Descangayadas.
La peor película del mundo tiene nombre. Ahora lo podemos decir. En algún punto, lo que hace Diego Rafecas es ilustrarnos por el lado del absurdo, llevando su prédica a un extremo tal que la conclusión se deriva ostensiblemente de la mera observación. Se cae como una fruta podrida del árbol, digamos: amigos, por acá no es, no hagan esto, ni en sus casas ni en ninguna otra parte. Es la clase de lección que se aprende duramente, a puro golpe de televisión de la mala. Después de todo, nada demasiado novedoso: estupidez, más desprecio, más estupidez. Y así. El copioso argumento de Cruzadas es en realidad amébico, pero el carácter narrativamente veleidoso de la película, con sus constantes idas y vueltas en el tiempo, intenta disimularlo con una suerte que también es magra: muere un magnate de los medios (esos que ahora se llama multimedios, o medios concentrados), interpretado por Enrique Pinti, y quedan sus dos hijas para disputarse la herencia. Una de las dos, en la piel de Nacha Guevara, no ha sido reconocida como tal y es una reina de la bailanta. Moria Casán hace en cambio de la hija legal del finado, sobre la que en principio recae el usufructo del holding de marras. A partir de esa escena básica, la película dispone una serie de situaciones simétricas: Moria tiene un hijo cuadripléjico del que se avergüenza y al que mantiene oculto; Nacha, por su parte, tiene una hija que aspira a ser como ella y despojarla de su reinado.

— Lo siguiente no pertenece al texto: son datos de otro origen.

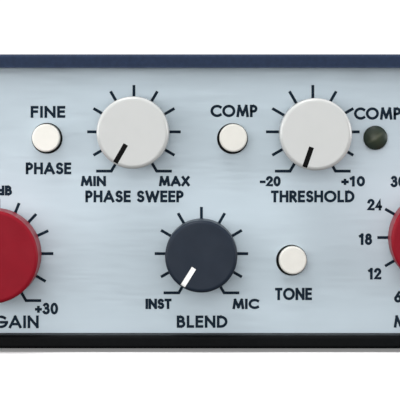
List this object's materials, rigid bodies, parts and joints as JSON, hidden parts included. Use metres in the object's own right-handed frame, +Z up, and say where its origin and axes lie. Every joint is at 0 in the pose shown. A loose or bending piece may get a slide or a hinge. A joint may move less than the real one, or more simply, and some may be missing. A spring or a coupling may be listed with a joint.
{
  "type": "microphone preamp",
  "caption": "Desktop microphone and instrument preamp: a flat metal casing with recessed panels, rotary knobs, push buttons, lamps and rear audio connectors.",
  "frame": {"origin": "on the surface the feet stand on, under the centre of the whole object's bounding box", "axes": "+Z up; the front panel faces -Y; +X is the right-hand side as the front is seen"},
  "size_m": [0.216, 0.1736, 0.0623],
  "materials": {
    "cover_navy": "satin dark blue paint",
    "tray_black": "satin black paint",
    "rear_black": "fine textured black paint",
    "panel_satin": "satin anodised, slightly blue",
    "rail_aluminium": "mill finish",
    "foot_rubber": "matte",
    "zinc_steel": "zinc plated",
    "black_steel": "black oxide",
    "board_green": "solder mask",
    "brass": "plain",
    "knob_red": "satin moulded",
    "knob_white": "satin moulded",
    "knob_slate": "satin moulded",
    "shaft_steel": "turned",
    "pot_metal": "plated",
    "nickel": "nickel plated",
    "switch_black": "moulded",
    "rocker_black": "moulded",
    "cap_cream": "satin moulded",
    "cap_black": "satin moulded",
    "lamp_green": "dark tinted lens, unlit",
    "screening_can": "drawn",
    "laminations": "varnished",
    "capacitor_sleeve": "shrunk sleeve",
    "heat_sink_black": "black anodised",
    "ribbon_grey": "flat cable and headers",
    "connector_nickel": "nickel plated die casting",
    "contact_gold": "gold plated",
    "jack_black": "moulded",
    "latch_metal": "plated"
  },
  "bodies": {
    "case": {"blend_pot": "pot_metal", "board_screws": "zinc_steel", "board_standoffs": "brass", "bottom_tray": "tray_black", "case_screws": "black_steel", "comp_led": "lamp_green", "connector_screws": "black_steel", "control_board": "board_green", "dc_inlet": "jack_black", "dc_inlet_pin": "nickel", "electrolytic_capacitors": "capacitor_sleeve", "front_panel": "panel_satin", "heat_sink": "heat_sink_black", "inst_gain_pot": "pot_metal", "instrument_jack": "jack_black", "jack_nuts": "nickel", "left_side_rail": "rail_aluminium", "line_output_connector": "connector_nickel", "line_output_pins": "contact_gold", "main_board": "board_green", "meter_leds": "lamp_green", "mic_gain_switch": "pot_metal", "mic_input_insert": "jack_black", "mic_input_socket": "connector_nickel", "mic_input_transformer": "screening_can", "output_transformer": "laminations", "panel_screws": "black_steel", "phase_sweep_pot": "pot_metal", "pot_nuts": "nickel", "pot_washers": "nickel", "power_led": "lamp_green", "power_switch_frame": "switch_black", "rear_panel": "rear_black", "ribbon_cable": "ribbon_grey", "right_side_rail": "rail_aluminium", "rubber_feet": "foot_rubber", "switch_bodies": "switch_black", "threshold_pot": "pot_metal", "thru_jack": "jack_black", "top_cover": "cover_navy"},
    "inst_gain_control": {"inst_gain_knob": "knob_red", "inst_gain_shaft": "shaft_steel"},
    "phase_sweep_control": {"phase_sweep_knob": "knob_white", "phase_sweep_shaft": "shaft_steel"},
    "blend_control": {"blend_knob": "knob_slate", "blend_shaft": "shaft_steel"},
    "threshold_control": {"threshold_knob": "knob_white", "threshold_shaft": "shaft_steel"},
    "mic_gain_control": {"mic_gain_knob": "knob_red", "mic_gain_shaft": "shaft_steel"},
    "fine_phase_push": {"fine_phase_button": "cap_cream"},
    "comp_push": {"comp_button": "cap_cream"},
    "tone_push": {"tone_button": "cap_cream"},
    "pad_push": {"pad_button": "cap_cream"},
    "phantom_push": {"phantom_button": "cap_cream"},
    "highpass_push": {"highpass_button": "cap_cream"},
    "polarity_push": {"polarity_button": "cap_cream"},
    "ground_lift_push": {"ground_lift_button": "cap_black"},
    "rocker": {"power_rocker": "rocker_black"},
    "latch": {"mic_input_latch": "latch_metal"}
  },
  "joints": [
    {"name": "inst_gain_turn", "type": "hinge", "parent": "case", "child": "inst_gain_control", "pos_m": [-0.0434, -0.07125, 0.0203], "axis": [0, 1, 0], "range_deg": [0, 300]},
    {"name": "phase_sweep_turn", "type": "hinge", "parent": "case", "child": "phase_sweep_control", "pos_m": [-0.0142, -0.07125, 0.046], "axis": [0, 1, 0], "range_deg": [0, 300]},
    {"name": "blend_turn", "type": "hinge", "parent": "case", "child": "blend_control", "pos_m": [0, -0.07125, 0.0203], "axis": [0, 1, 0], "range_deg": [0, 300]},
    {"name": "threshold_turn", "type": "hinge", "parent": "case", "child": "threshold_control", "pos_m": [0.0238, -0.07125, 0.04565], "axis": [0, 1, 0], "range_deg": [0, 300]},
    {"name": "mic_gain_turn", "type": "hinge", "parent": "case", "child": "mic_gain_control", "pos_m": [0.049, -0.07125, 0.0238], "axis": [0, 1, 0], "range_deg": [0, 330]},
    {"name": "fine_phase_press", "type": "slide", "parent": "case", "child": "fine_phase_push", "axis": [0, 1, 0], "range_m": [0, 0.0018], "stiffness_N_per_m": 300, "springref_m": -0.001},
    {"name": "comp_press", "type": "slide", "parent": "case", "child": "comp_push", "axis": [0, 1, 0], "range_m": [0, 0.0018], "stiffness_N_per_m": 300, "springref_m": -0.001},
    {"name": "tone_press", "type": "slide", "parent": "case", "child": "tone_push", "axis": [0, 1, 0], "range_m": [0, 0.0018], "stiffness_N_per_m": 300, "springref_m": -0.001},
    {"name": "pad_press", "type": "slide", "parent": "case", "child": "pad_push", "axis": [0, 1, 0], "range_m": [0, 0.0018], "stiffness_N_per_m": 300, "springref_m": -0.001},
    {"name": "phantom_press", "type": "slide", "parent": "case", "child": "phantom_push", "axis": [0, 1, 0], "range_m": [0, 0.0018], "stiffness_N_per_m": 300, "springref_m": -0.001},
    {"name": "highpass_press", "type": "slide", "parent": "case", "child": "highpass_push", "axis": [0, 1, 0], "range_m": [0, 0.0018], "stiffness_N_per_m": 300, "springref_m": -0.001},
    {"name": "polarity_press", "type": "slide", "parent": "case", "child": "polarity_push", "axis": [0, 1, 0], "range_m": [0, 0.0018], "stiffness_N_per_m": 300, "springref_m": -0.001},
    {"name": "ground_lift_press", "type": "slide", "parent": "case", "child": "ground_lift_push", "axis": [0, -1, 0], "range_m": [0, 0.0018], "stiffness_N_per_m": 300, "springref_m": -0.001},
    {"name": "power_rocker_tip", "type": "hinge", "parent": "case", "child": "rocker", "pos_m": [0.062, 0.07725, 0.0314], "axis": [1, 0, 0], "range_deg": [0, 20]},
    {"name": "mic_latch_press", "type": "slide", "parent": "case", "child": "latch", "axis": [0, -1, 0], "range_m": [0, 0.0015], "stiffness_N_per_m": 400, "springref_m": -0.001}
  ]
}
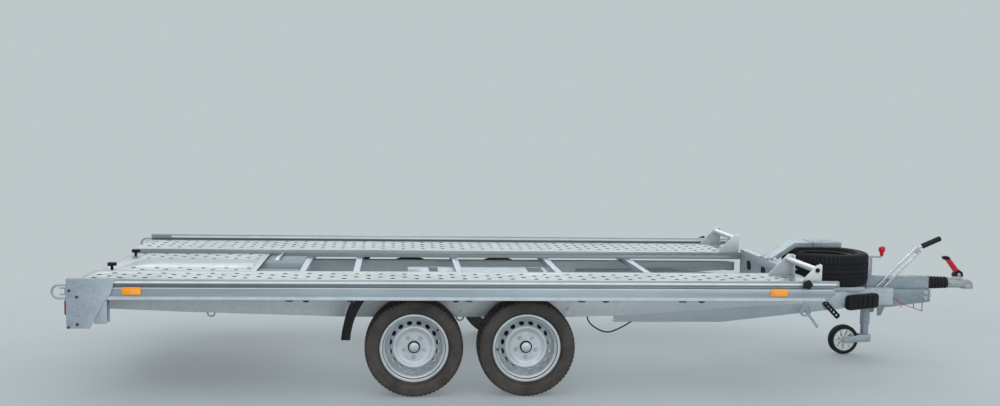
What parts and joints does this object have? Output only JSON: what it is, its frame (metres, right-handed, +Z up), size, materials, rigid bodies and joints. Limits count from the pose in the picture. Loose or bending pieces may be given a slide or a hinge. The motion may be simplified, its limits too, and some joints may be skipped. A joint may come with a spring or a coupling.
{
  "type": "car transport trailer",
  "caption": "Open-centre tandem-axle car transport trailer with perforated tracks, wheel stops, winch stand, flat spare wheel, overrun coupling and jockey wheel.",
  "frame": {"origin": "on the floor, halfway along and across the trailer", "axes": "+X towards the coupling, +Y towards the trailer's left side, +Z up"},
  "size_m": [5.3669, 2.052, 0.7903],
  "materials": {
    "galvanised": "galvanised steel, dull with mottling",
    "aluminium": "mill finish aluminium",
    "plank_metal": "perforated plank, matt",
    "tyre_rubber": "dusty black rubber",
    "rim_silver": "silver paint",
    "brake_iron": "dark cast iron",
    "black_plastic": "black moulded plastic",
    "black_rubber": "black rubber",
    "cast_grey": "zinc plated casting",
    "bright_zinc": "bright zinc plate",
    "red_plastic": "red moulded plastic",
    "red_lens": "red lamp lens",
    "amber_lens": "amber reflector"
  },
  "bodies": {
    "chassis": {"side_rail_right": "aluminium", "side_rail_left": "aluminium", "track_right": "plank_metal", "track_left": "plank_metal", "side_member_right": "galvanised", "side_member_left": "galvanised", "cross_bars": "galvanised", "ramp_cover": "plank_metal", "ramps": "aluminium", "rear_beam": "galvanised", "tail_lamps": "red_lens", "rear_plates": "galvanised", "lashing_loops": "galvanised", "front_beam": "galvanised", "drawbar_arm_right": "galvanised", "drawbar_arm_left": "galvanised", "axle_rear": "galvanised", "axle_front": "galvanised", "swing_arms": "galvanised", "mudguards": "black_plastic", "spare_bracket": "galvanised", "spare_tyre": "tyre_rubber", "spare_rim": "rim_silver", "winch_stand": "galvanised", "wheel_stops": "galvanised", "overrun_housing": "galvanised", "draw_tube": "galvanised", "bellows": "black_rubber", "coupling_head": "cast_grey", "coupling_handle": "red_plastic", "brake_rod": "bright_zinc", "breakaway_cable": "red_plastic", "jockey_clamp": "galvanised", "jockey_sleeve": "galvanised", "jockey_crank": "red_plastic", "side_markers": "amber_lens", "lock_knobs": "black_plastic", "wheel_chock": "black_plastic", "lashing_eyes": "galvanised", "brake_cables": "black_rubber", "cable_tray": "galvanised", "leg_brackets": "galvanised"},
    "wheel_rear_right": {"tyre_rear_right": "tyre_rubber", "rim_rear_right": "rim_silver", "drum_rear_right": "brake_iron"},
    "wheel_rear_left": {"tyre_rear_left": "tyre_rubber", "rim_rear_left": "rim_silver", "drum_rear_left": "brake_iron"},
    "wheel_front_right": {"tyre_front_right": "tyre_rubber", "rim_front_right": "rim_silver", "drum_front_right": "brake_iron"},
    "wheel_front_left": {"tyre_front_left": "tyre_rubber", "rim_front_left": "rim_silver", "drum_front_left": "brake_iron"},
    "jockey_stem": {"jockey_leg": "galvanised"},
    "jockey_caster": {"jockey_fork": "galvanised"},
    "jockey_roller": {"jockey_tyre": "black_rubber", "jockey_rim": "rim_silver"},
    "brake_lever": {"handbrake_lever": "bright_zinc", "handbrake_grip": "black_rubber"}
  },
  "joints": [
    {"name": "spin_rear_right", "type": "hinge", "parent": "chassis", "child": "wheel_rear_right", "pos_m": [-0.8645, -0.793, 0.2625], "axis": [0, 1, 0], "continuous": true},
    {"name": "spin_rear_left", "type": "hinge", "parent": "chassis", "child": "wheel_rear_left", "pos_m": [-0.8645, 0.793, 0.2625], "axis": [0, 1, 0], "continuous": true},
    {"name": "spin_front_right", "type": "hinge", "parent": "chassis", "child": "wheel_front_right", "pos_m": [-0.2645, -0.793, 0.2625], "axis": [0, 1, 0], "continuous": true},
    {"name": "spin_front_left", "type": "hinge", "parent": "chassis", "child": "wheel_front_left", "pos_m": [-0.2645, 0.793, 0.2625], "axis": [0, 1, 0], "continuous": true},
    {"name": "jockey_slide", "type": "slide", "parent": "chassis", "child": "jockey_stem", "axis": [0, 0, 1], "range_m": [-0.16, 0.055]},
    {"name": "jockey_swivel", "type": "hinge", "parent": "jockey_stem", "child": "jockey_caster", "pos_m": [2.0535, 0.152, 0.13], "axis": [0, 0, 1], "continuous": true},
    {"name": "jockey_spin", "type": "hinge", "parent": "jockey_caster", "child": "jockey_roller", "pos_m": [1.9135, 0.152, 0.095], "axis": [0, 1, 0], "continuous": true},
    {"name": "lever_swing", "type": "hinge", "parent": "chassis", "child": "brake_lever", "pos_m": [2.0155, -0.043, 0.425], "axis": [0, -1, 0], "range_deg": [-15, 40]}
  ]
}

Las torpes intrigas descriptas se adelantan de algún modo en el título. Pero en el fondo, Cruzadas se dice en femenino porque la apuesta de Rafecas está en su dos actrices protagonistas, ya que de la decisión de casting, también, se desprende la idea de hacer jugar a las mujeres con el preconcepto que el público tiene de ellas: la “fina” hace de bailantera; la “grasa”, de empresaria. Ese tipo de ingenio que repta a través de la producción y del guión, tiene su continuación en los bestiales retruécanos de los diálogos, en donde parece resumirse un compendio sin igual de imbecilidad, maldad y cinismo. En una escena se le achaca al personaje de Pinti haber liquidado gente para levantar su imperio. El tipo responde diciendo, palabras más o menos, que eso es verdad, pero que en los años ochenta vio todo más claro y cambió de manera de ser. La película lo presenta como un viejito piola que fuma marihuana y se preocupa por el destino de sus empleados. Cuando va furtivamente a mirar a su nieta (Chachi Telesco) en un ensayo, el baile se interrumpe y la chica la emprende violentamente a golpes con una corista. El plano hace un corte a la cara de Pinti que observa la escena con la misma expresión de ternura, o algo parecido, que tenía antes de que se iniciara la pelea: no sabemos si con Rafecas estamos ante un verdadero maestro de la ambigüedad o de un caso notable de ineptitud suprema, algo que no se veía desde las películas de explotación más crasa protagonizadas por Olmedo y Porcel como Los colimbas se divierten. Otro de los planos de Cruzadas se encarga de humillar a Claudia Albertario mostrándola de atrás cuando camina con la gracia de un mandril mientras se acomoda la bombacha. Después, con un chicle en la boca, el personaje balbucea preguntándole al hombre que está a su lado con quién hablaba por teléfono. “Con Darío Vittori”, responde el otro con un tono de desprecio infinito. Además de puta, el guión obliga a la chica a ser tarada. Y como es ambas cosas, hay que maltratarla por partida doble.
Es que en la sucesión de escenas grotescas de la película, mal actuadas y peor filmadas, de una fealdad que resultaría casi conmovedora si no fuera tan ofensiva, el director despliega los retazos de una convicción que no por visitada resulta menos sorprendente: no existe el cine, sólo la televisión. En realidad, parece decir la película, ni siquiera existe el mundo si no está moldeado y reticulado por la televisión, por su memoria y su moral. Un chiste que se dice por lo menos tres veces en Cruzadas, con variaciones mínimas, es el que alude directamente a un olvidable sketch de Tinelli de hace más de una década: me tomo una garompa y todo me chupa un huevo. La primera vez que se enuncia, algún espectador se ríe solitario, sorprendido acaso por el recuerdo de su primera juventud: un rayo que en la oscuridad de la sala lo toca como si el tiempo no hubiera seguido su curso desde entonces, o como si mediante el énfasis de la supervivencia se vieran legitimadas las pasiones vergonzantes del pasado. El de Cruzadas es un humor vintage.